Made it back home across the river just before it became an impossible, treacherous swathe of swirling brown, a sinuous horizontal vortex sweeping the bedrock channel clean. Water winds its way from the sky to the sea, taking with it thousands upon thousands of tons of ancient soil released by the unprotected riverbanks. 

 

          Archetypically the flood rises after years of parching drought. Already reaching near-record rain levels, predictions of more days of rain followed by thunderstorms are made. The usual. 

 

          Goorah and eye wait for a short break in the downpour to traverse the slushy track to the muddy dirt road in the Jackaroo Deva. We have a narrow window betwixt one flooding bridge and the next. The river approaches the road as we reach the place where we know the first causeway to be. It’s a narrow concrete strip above a swirling deep hole on a river bend, somewhere in the middle of a turbid torrent that covers it – and thirty metres of road – completely. Not quite yet impassable if you know the flow and can keep the engine revving.
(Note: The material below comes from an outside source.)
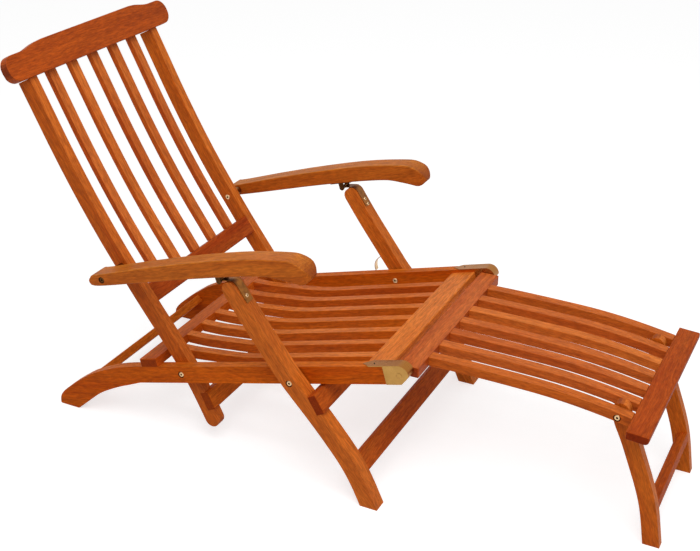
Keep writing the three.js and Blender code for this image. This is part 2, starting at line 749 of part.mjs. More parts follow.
for (const [word, hand] of Object.entries(hands)) {
  add(`rail_${word}`, rail(hand), 'board');
  add(`nose_cap_${word}`, noseCap(hand), 'brass');
  add(`footrest_pivot_pin_${word}`, nosePin(hand), 'brass');
  add(`back_pivot_bolt_${word}`, boltAcross(hand, backPivot, railOuter, stileInner), 'brass');
  add(`leg_pivot_bolt_${word}`, boltAcross(hand, legPivot, legOuter, railInner,
    [railOuter + seatGap, legInner - seatGap]), 'brass');
  add(`stile_${word}`, stile(hand), 'board');
  add(`armrest_${word}`, armrest(hand), 'slat');
  add(`armrest_bolt_${word}`, armBolt(hand), 'brass');
  add(`armrest_spacer_${word}`, armSpacer(hand), 'brass');
  add(`armrest_hinge_${word}`, armHinge(hand), 'brass');
  add(`front_leg_${word}`, frontLeg(hand), 'board');
  add(`leg_top_strap_${word}`, legStrap(hand), 'brass');
  add(`footrest_rail_${word}`, footrestRail(hand), 'board');
  add(`footrest_leg_${word}`, footLeg(hand), 'board');
  add(`footrest_leg_bolt_${word}`, footLegBolt(hand), 'brass');
}

// The origin lies on the floor, under the middle of the chair
const box = new THREE.Box3().setFromObject(chair);
chair.position.set(-half(box.min.x + box.max.x), 0, -box.min.z);
chair.updateMatrixWorld(true);

export default chair;
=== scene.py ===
# %% [markdown]
# # A folding steamer deck chair, dressed
#
# The chair arrives as a set of plain solids, already at their true sizes: rails, legs, slats, straps and
# bolts. This lesson keeps every one of them where it is and gives it what a plain solid lacks: rounded edges,
# the grain of an oiled hardwood, dull brass, and the heads of the bolts and screws.

# %% The chair as it was packed
import json
import math
import random

import bmesh
import bpy
from mathutils import Matrix, Vector
from mathutils.bvhtree import BVHTree

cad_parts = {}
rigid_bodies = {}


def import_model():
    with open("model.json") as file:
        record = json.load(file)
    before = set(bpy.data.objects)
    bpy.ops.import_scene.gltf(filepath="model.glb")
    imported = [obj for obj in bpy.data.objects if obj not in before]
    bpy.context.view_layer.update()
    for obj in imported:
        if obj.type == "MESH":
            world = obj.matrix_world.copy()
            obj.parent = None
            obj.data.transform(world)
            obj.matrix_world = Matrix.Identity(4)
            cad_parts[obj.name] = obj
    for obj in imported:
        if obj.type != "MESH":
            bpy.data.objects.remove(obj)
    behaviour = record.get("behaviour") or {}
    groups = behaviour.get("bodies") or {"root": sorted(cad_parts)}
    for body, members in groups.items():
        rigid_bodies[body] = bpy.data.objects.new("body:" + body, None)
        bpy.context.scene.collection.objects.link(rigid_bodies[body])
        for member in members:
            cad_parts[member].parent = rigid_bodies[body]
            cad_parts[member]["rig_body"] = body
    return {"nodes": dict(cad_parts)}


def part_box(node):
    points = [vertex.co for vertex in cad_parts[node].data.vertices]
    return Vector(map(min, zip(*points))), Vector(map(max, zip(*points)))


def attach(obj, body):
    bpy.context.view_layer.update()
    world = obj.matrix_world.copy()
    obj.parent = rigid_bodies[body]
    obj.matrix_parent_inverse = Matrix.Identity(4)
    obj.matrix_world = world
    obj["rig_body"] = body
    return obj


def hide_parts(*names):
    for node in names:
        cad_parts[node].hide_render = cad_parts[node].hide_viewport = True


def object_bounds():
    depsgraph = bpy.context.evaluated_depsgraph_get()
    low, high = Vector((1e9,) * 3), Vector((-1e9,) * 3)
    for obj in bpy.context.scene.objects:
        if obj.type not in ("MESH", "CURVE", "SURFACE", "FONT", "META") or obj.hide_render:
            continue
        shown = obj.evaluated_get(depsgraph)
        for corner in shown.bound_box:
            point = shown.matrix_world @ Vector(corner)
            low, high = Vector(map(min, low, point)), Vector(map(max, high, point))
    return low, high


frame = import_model()
solids = frame["nodes"]
hands = ("right", "left")
bpy.context.view_layer.update()
packed_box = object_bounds()
print("parts:", len(solids), "size in metres:", tuple(round(v, 3) for v in packed_box[1] - packed_box[0]))

# %% [markdown]
# ## The camera
#
# The photographer stood to the chair's right, a little ahead of it, and looked down on it. A camera can be
# pointed by hand, or with a Track To constraint, but here its three axes are worked out from the angles and
# set as one matrix, because the picture also leans by a quarter of a degree, which a constraint would not
# allow.

# %% Camera
camera_place = Vector((1.0023, -2.065, 1.535))
turn = math.radians(26.82)
tilt = math.radians(26.75)
lean = math.radians(-0.27)
lens = 60.73
film_width = 36

back = Vector((math.sin(turn) * math.cos(tilt), -math.cos(turn) * math.cos(tilt), math.sin(tilt)))
right = Vector((math.cos(turn), math.sin(turn), 0))
up = back.cross(right)
camera_right = math.cos(lean) * right + math.sin(lean) * up
camera_up = math.cos(lean) * up - math.sin(lean) * right
axes = Matrix((camera_right, camera_up, back)).transposed().to_4x4()

camera = bpy.data.objects.new("camera", bpy.data.cameras.new("camera"))
camera.data.sensor_width = film_width
camera.data.lens = lens
camera.matrix_world = Matrix.Translation(camera_place) @ axes
bpy.context.scene.collection.objects.link(camera)
bpy.context.scene.camera = camera
bpy.context.scene.view_settings.view_transform = "Standard"
chair_middle = (packed_box[0] + packed_box[1]) / 2
print("camera", round((camera_place - chair_middle).length, 2), "m from the chair's middle")

# %% [markdown]
# ## Three small helpers
#
# Every material and every tree below is a set of linked nodes. One short function adds a node and fills in
# its sockets, so that a recipe reads from top to bottom. Many nodes change their sockets with their settings,
# so it makes the settings first and then looks at the sockets that are in use.
# Colours are written as the hexadecimal codes that a painter's chart gives, and another function turns them
# into the linear light that Blender works in.


# %% Helpers for nodes and colours
def put(tree, kind, inputs=None, **settings):
    """Adds one node. Its inputs are values, or sockets and nodes to link from, or a list of these.

    An input is named, or numbered where two have the same name. A node stands for its first output in use.
    """
    node = tree.nodes.new(kind)
    for name, value in settings.items():
        setattr(node, name, value)
    in_use = [socket for socket in node.inputs if socket.enabled]
    for key, value in (inputs or {}).items():
        target = in_use[key] if isinstance(key, int) else next(s for s in in_use if s.name == key)
        for source in value if isinstance(value, list) else [value]:
            if isinstance(source, bpy.types.Node):
                source = next(socket for socket in source.outputs if socket.enabled)
            if isinstance(source, bpy.types.NodeSocket):
                tree.links.new(source, target)
            else:
                target.default_value = source
    return node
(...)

Not too fast, not too slow, not quite nudged into the hole by the swift current. 

          “Thirty-six black cockatoos on the tree at the mission yesterday,” Goorah observes as the rain begins thundering down again. 

          “Thirty-six? Yellow tails?”

          “Ni. Screaming and singing away. One of the young fellas there  on the veranda counted them.” 

          Past paddocks become lakes and floating cattle we make the last two bridges with less than a foot of freeboard. Goorah has made it back to the Mission, and the rainforest home is now unapproachable. Town is almost cut off, but there’s just enough time to purchase a roving internet connexion and some supplies before phoning ahead. Time to reach the kids – but the phones don’t answer and the river is rising. 

          It’s moments like these that a local community radio station is invaluable. My plans firm up when the announcer tells me there’s no way to reach the valley where one of the boys lives. The two most direct roads out of town are already under many feet of water, leaving one roundabout route open and there’s nobody home at either of my destinations. Grey clouds mass in a new approaching front. 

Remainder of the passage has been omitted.